No team excels in this area quite as much as Alabama. A self-professed analytics guru, coach Nate Oats identifies the most efficient shots on the court (layups and 3-pointers) and his teams take them almost exclusively. It’s a winning formula: Every team in the Sweet 16 save Princeton ranks in the top 70 in offensive efficiency, according to Pomeroy. (The Tigers are 100th.) Efficient offense has been a hallmark of the Crimson Tide during Oats’ previous seasons in Tuscaloosa, but this is the best defensive team he’s had in four seasons.

Miami also operates with ruthless efficiency and combines it with NCAA tournament experience, having danced to the Elite Eight in 2022. The Hurricanes rank 12th in offensive efficiency and are sharpshooters from the 3-point line. Against Indiana on Sunday night, Miami shot 39% from deep and out-rebounded the Hoosiers 48-31 en route to a 85-69 win.

Rebounding is another key trait of March Madness winners. Of the 16 remaining teams, 12 rank in the top 100 of offensive rebounding percentage. The reason is simple: offensive rebounds can lead to second-chance points while defensive boards deny opponents of just that.

The best team in the 2023 field on the glass is No. 1 Houston. Trailing Auburn on Saturday night, the Cougars were able to rally in part because they grabbed 18 defensive rebounds to the Tigers’ six in the second half. That helped Houston keep its dreams of making it to a hometown Final Four alive.

Strong defenses are another unifying trait of this year’s survivors. UCLA is one of the most efficient teams in this category in 2023, and so is Tennessee, which held Duke to 52 points on Saturday—tied for the lowest the Blue Devils have ever scored in the NCAA tournament.

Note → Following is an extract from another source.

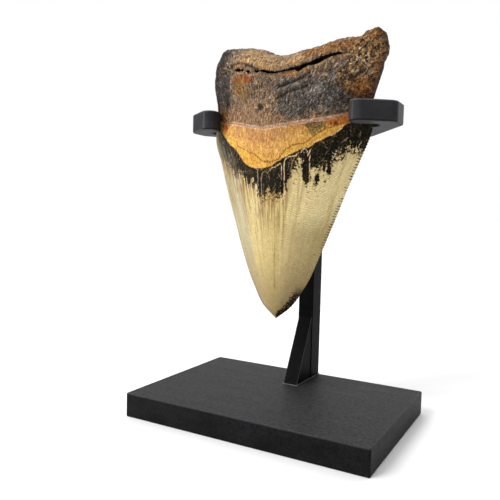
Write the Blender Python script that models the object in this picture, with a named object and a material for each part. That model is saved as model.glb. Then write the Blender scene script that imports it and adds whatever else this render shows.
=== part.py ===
"""Fossil megalodon tooth hanging point down in a black display stand.

Metres, +Z up. The origin is the centre of the base plate's underside. X runs
along the plate's long side, and the tooth turns its rounded tongue-side face
towards -Y. The post, the gusset and the cradle stand behind the tooth.
"""

import bmesh
import bpy
import numpy as np

MM = 0.001
GAP = 0.3 * MM                   # air between pieces that touch

BASE_LENGTH = 140 * MM
BASE_DEPTH = 97 * MM
BASE_THICKNESS = 13.4 * MM
BASE_CORNER = 2.0 * MM
BASE_EDGE = 0.6 * MM

CRADLE_BOTTOM = 162.1 * MM
CRADLE_TOP = 172.9 * MM
CRADLE_EDGE = 0.7 * MM

POST_WIDTH = 9.6 * MM
POST_DEPTH = 12.6 * MM
POST_EDGE = 0.4 * MM

GUSSET_WIDTH = 8.8 * MM
GUSSET_DEPTH = 19.8 * MM
GUSSET_HEIGHT = 37.7 * MM

BASE_BACK = BASE_DEPTH / 2
POST_FRONT = BASE_BACK - POST_DEPTH
GUSSET_FRONT = POST_FRONT - GUSSET_DEPTH

# One side of the cradle seen from above, from the nose's inner end round the
# arm to the back edge: x mm, y mm and the radius of each corner in mm.
CRADLE_OUTER = (
    (40.0, -12.8, 4.6),          # nose
    (46.5, -12.8, 5.0),
    (62.3, -1.1, 6.5),           # outer front corner of the arm
    (62.3, 12.5, 3.0),
    (34.5, BASE_BACK / MM, 3.0),
)
# The same side's inner edge, from the pocket's back wall round to the nose.
CRADLE_INNER = (
    (51.3, 11.35, 4.7),          # notch that takes the tooth's thin side
    (51.3, 1.6, 4.4),
    (46.2, 1.6, 1.6),
    (40.0, -3.0, 2.5),
)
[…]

Perhaps the most surprising member of Pomeroy’s top six is UConn, which advanced to the Sweet 16 with a win over Saint Mary’s on Sunday.

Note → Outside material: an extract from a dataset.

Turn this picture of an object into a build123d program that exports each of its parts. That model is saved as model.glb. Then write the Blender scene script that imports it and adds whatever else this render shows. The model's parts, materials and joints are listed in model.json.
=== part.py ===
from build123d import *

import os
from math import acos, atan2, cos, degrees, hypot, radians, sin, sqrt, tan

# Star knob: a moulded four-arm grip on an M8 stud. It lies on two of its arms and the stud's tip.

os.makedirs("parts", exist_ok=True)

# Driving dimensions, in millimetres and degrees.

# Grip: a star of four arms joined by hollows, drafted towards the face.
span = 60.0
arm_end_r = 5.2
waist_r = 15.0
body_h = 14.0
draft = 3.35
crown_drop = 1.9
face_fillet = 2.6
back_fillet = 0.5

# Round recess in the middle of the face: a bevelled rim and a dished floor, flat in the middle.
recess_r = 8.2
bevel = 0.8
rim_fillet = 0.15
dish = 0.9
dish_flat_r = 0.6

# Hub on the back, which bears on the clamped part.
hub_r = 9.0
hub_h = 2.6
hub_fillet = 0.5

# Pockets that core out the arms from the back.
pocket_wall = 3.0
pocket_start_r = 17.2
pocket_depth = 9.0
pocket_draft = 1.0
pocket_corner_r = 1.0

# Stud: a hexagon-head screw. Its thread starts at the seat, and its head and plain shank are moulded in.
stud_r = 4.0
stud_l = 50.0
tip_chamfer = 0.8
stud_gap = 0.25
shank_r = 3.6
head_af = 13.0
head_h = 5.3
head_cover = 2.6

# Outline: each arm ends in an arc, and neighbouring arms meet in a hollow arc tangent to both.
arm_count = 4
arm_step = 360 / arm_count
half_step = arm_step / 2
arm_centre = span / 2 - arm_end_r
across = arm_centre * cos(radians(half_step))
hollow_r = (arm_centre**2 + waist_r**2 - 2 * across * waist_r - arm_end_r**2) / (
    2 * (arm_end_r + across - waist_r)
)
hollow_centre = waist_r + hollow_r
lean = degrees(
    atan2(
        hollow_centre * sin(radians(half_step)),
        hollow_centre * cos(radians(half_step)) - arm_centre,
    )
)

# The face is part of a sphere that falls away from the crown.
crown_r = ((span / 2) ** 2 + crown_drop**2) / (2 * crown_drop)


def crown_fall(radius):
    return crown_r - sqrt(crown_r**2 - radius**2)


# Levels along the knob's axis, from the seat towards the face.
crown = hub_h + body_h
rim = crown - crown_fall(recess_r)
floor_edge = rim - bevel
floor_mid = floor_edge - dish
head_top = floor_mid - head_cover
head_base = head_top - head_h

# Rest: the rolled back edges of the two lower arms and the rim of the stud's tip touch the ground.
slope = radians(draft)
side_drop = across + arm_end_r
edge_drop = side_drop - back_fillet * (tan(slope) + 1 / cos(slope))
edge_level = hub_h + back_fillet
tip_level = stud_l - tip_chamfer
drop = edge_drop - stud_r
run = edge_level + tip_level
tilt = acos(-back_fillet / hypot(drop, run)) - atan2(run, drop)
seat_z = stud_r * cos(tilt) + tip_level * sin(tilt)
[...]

The Huskies run the third-most efficient offense in Division I and are the top offensive rebounding team in Division I. They dominated a Rick Pitino-coached Iona in the first round before beating Saint Mary’s for back-to-back wins over teams whose mascots are the Gaels.

The win over Iona convinced Pitino that the Huskies might have what it takes.

“Win it all. Take it home. You’ve got the team to do it," he told coach Dan Hurley in the hallway following the game.